With our heads bowed and our eyes closed.
Closing Prayer
“Father, we’re thankful for this opportunity to reflect upon Your grace and forgiveness and understand how it applies to the most intimate relationship that we have in terms of our marriage, and an area where often there is a tremendous amount of pain and suffering due to the sin natures involved.
Father, we know that there’s redemptive recovery, forgiveness, and everything because of your grace.
Father, the Lord sets forth the high standard. The institution of marriage is not just an option, it is something that is essential for the survival of cultures, the survival of the nation, and for our own personal benefit, instituted before sin ever cast its shadow on the creation.
Yet Father, we know that because of sin we often fall short. Give us the grace to focus on the truth of Your Word, and give us the grace and the strength to forgive, and give us the grace and the strength to reflect Your grace in our lives.

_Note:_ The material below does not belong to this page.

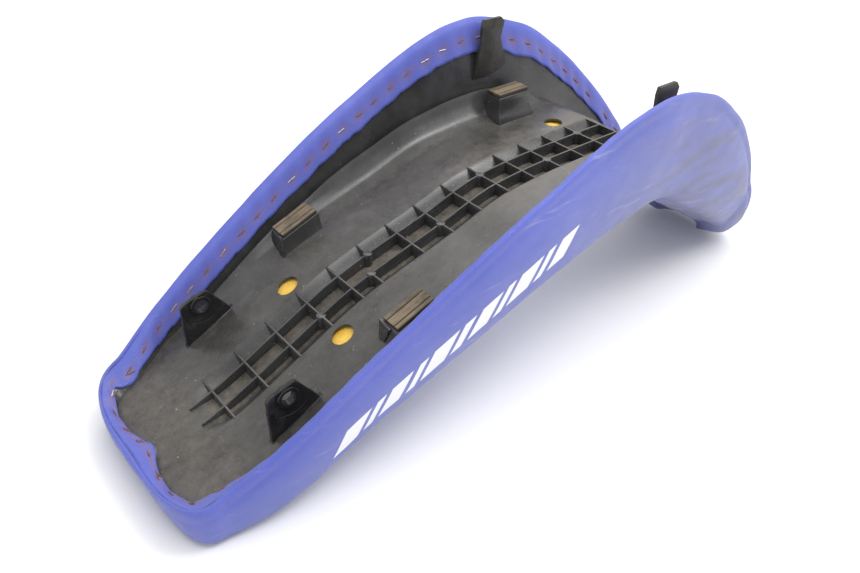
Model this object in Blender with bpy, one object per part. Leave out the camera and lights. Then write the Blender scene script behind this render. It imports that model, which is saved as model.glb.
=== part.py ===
"""Trail motorcycle seat, lying upside down on its padded top.

+X points to the front (the tank end), +Y to the left as it lies and +Z up. The origin
is on the plane of symmetry, on the floor, halfway along. Sizes are in millimetres and
turned into metres where the meshes are made.
"""
import math

import bmesh
import bpy
from mathutils import Matrix, Vector

MM = 0.001

# Overall outline
REAR_END = -390.0
NOSE_END = 390.0
REAR_SPINE = -350.0
NOSE_SPINE = 330.0
SIDE_STATIONS = 27
REAR_CORNER_POINTS = 5
NOSE_POINTS = 6
REAR_SQUARENESS = 2.8
NOSE_SQUARENESS = 2.0

# Each curve is a few points (x, value) with a smooth curve through them
RIM_HALF_WIDTH = [(-350, 110.5), (-300, 124), (-212, 134), (-100, 142), (0, 145), (90, 144),
                  (174, 136), (231, 131), (284, 120), (330, 104)]
RIM_HEIGHT = [(-390, 38), (-350, 56), (-300, 88), (-195, 154), (-54, 230), (69, 278), (104, 282),
              (174, 265), (231, 227), (284, 175), (337, 101), (367, 46), (380, 28), (390, 21.5)]
PAN_HEIGHT = [(-390, 23), (-300, 54), (-230, 88), (-160, 121), (-55, 152), (15, 172), (85, 177),
              (188, 178), (222, 160), (302, 92), (372, 30), (390, 17)]
PAD_HEIGHT = [(-390, 7), (-375, 3), (-345, 0), (-320, 1), (-277, 10), (-197, 42), (-112, 72),
              (-9, 108), (74, 130), (137, 138), (160, 135), (197, 114), (313, 40), (342, 21),
              (367, 6), (380, 3), (390, 4)]
SIDE_LEAN = [(-390, 12), (-375, 4), (-350, 6), (-300, 14), (-197, 25), (0, 30), (137, 30), (330, 29),
             (372, 25), (390, 12)]
WALL_WIDTH = [(-390, 27), (-350, 25), (-322, 22), (-300, 17), (-200, 20), (0, 21), (190, 25),
              (337, 24), (390, 14)]
SHOULDER_RISE = [(-270, 0), (-240, 6), (-180, 13), (-132, 16), (-100, 22), (-60, 25), (0, 25),
                 (63, 29), (98, 30), (126, 28), (155, 20), (190, 0)]
HEM_DROP = [(-390, 11), (-350, 15), (-300, 21), (-200, 27), (0, 30), (150, 32), (231, 38), (300, 40),
            (345, 26), (390, 8)]
CHANNEL_DEPTH = [(-335, 0), (-280, 10), (-200, 12), (150, 12), (192, 10), (215, 0)]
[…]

Father, we pray if there’s anyone here listening to this message that has never trusted in Christ as Savior, never recognized the extent of grace in their own lives in terms of salvation, that they would understand this—that none of us are worthy, none of us can ever be worthy—that all of us have sinned and fallen short of the glory of God. But You in Your grace forgave us all the hostility, all the anger, all the rebellion against You when You put all of our sins on Jesus Christ on the Cross, so that the issue is no longer what do we do, but what do we think about Jesus.
Are we trusting in Him and Him alone for salvation, or are we trying to earn our way to Heaven? Scripture is very clear that it’s ‘not by works of righteousness which we have done, but it’s according to Your mercy that you save us.’
Father we pray that anyone who has never trusted in Christ will take this opportunity to do so. And the instant that you believe that Jesus died and paid the penalty for your sins, at that instant you have eternal life, which can never be taken from you. And we pray this in Christ’s name. Amen.”